After one such tour, Fuster was struck with a desire to recreate something like Gaudi’s public works in Barcelona and Brâncuși’s across Romania in his own homeland. He wanted to put his artistic reality into his real-world surroundings, and he began in his own neighborhood.

In 1975, after moving into a modest wood house in the rundown neighborhood of Jaimanitas outside Havana, Fuster set about decorating his studio in colorful mosaic. Once he was done there, he asked his neighbors if he could decorate their homes and business as well. A few accepted his offer and the tile creations grew. Over the course of a decade, doctors’ offices, bus stops, fountains, benches, gateways, and more were enveloped by Fuster’s whimsical imagination. Today, his artwork coats the neighborhood in a rainbow of strange, enchanting fantasy.

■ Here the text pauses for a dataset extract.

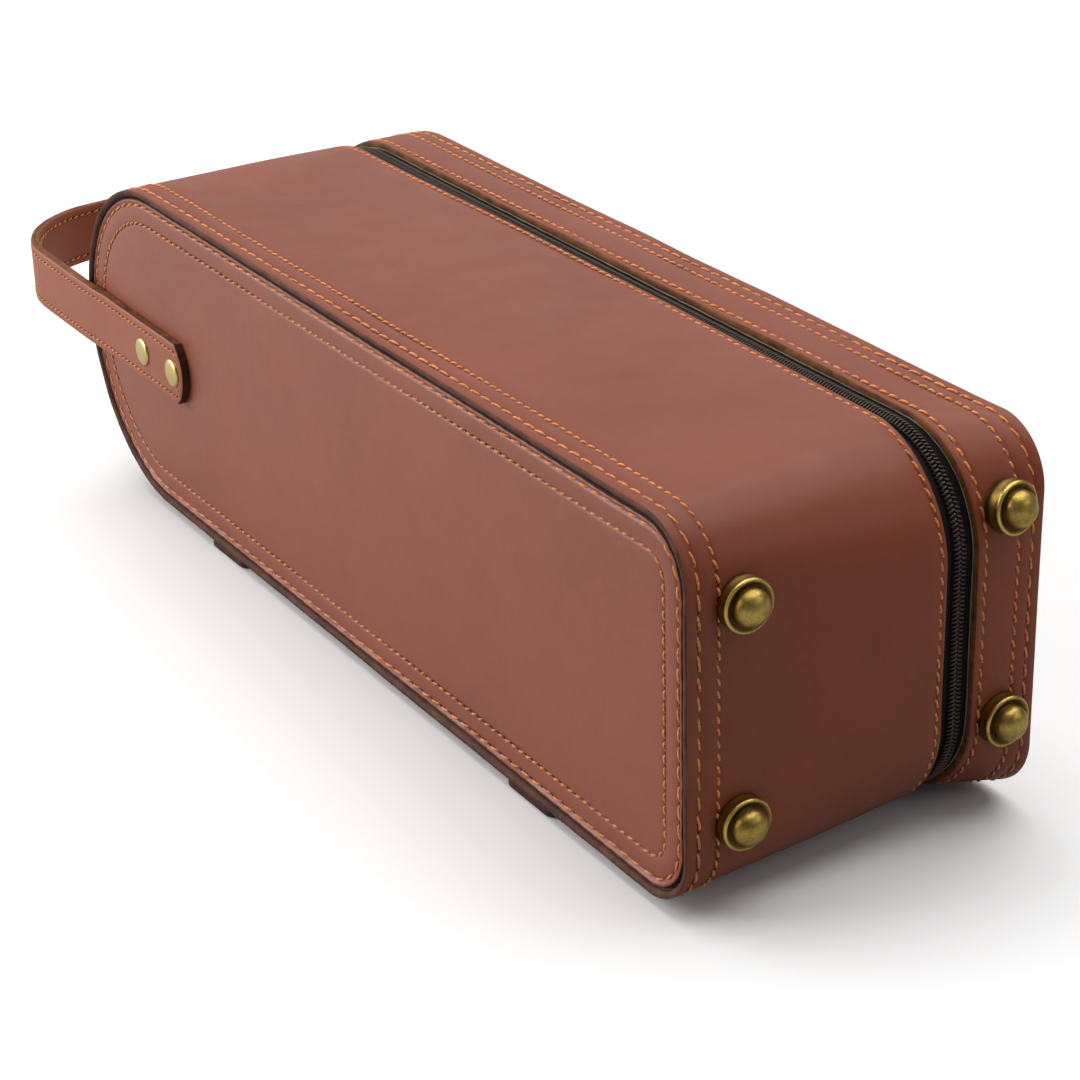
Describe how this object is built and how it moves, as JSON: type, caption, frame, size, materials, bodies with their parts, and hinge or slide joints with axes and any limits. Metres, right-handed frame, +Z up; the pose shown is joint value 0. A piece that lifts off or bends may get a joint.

Jaimanitas was an economically depressed area before Fuster arrived, and now it has turned into an artist’s paradise. Tourists are bussed into the neighborhood to admire Fuster’s still-growing kingdom, which has spawned a new generation of artists inspired by the surroundings they came up in.

Know Before You Go

Taxi from downtown Havana (about CUC$20 unless you are a better negotiator than me), or regular local bus (MN$0.80, or about 1/500th of the taxi fare, if you are adventurous enough) - it just off Avenida 5ta and even the bus-stops are Gaudi-esque. I think one of the hop-on-hop-off tour buses goes to the area too, and some regular tours of Havana go there. It is in the Jaimanitas area, not at the spot marked on the map as Playa Jaimanitas, but a few blocks south towards the main road (you might have to scroll the map a little to see it). There is no charge, but Fuster and his neighbors (many of whom have become artists as a result of his work) will surely appreciate you buying any of their works, small or large.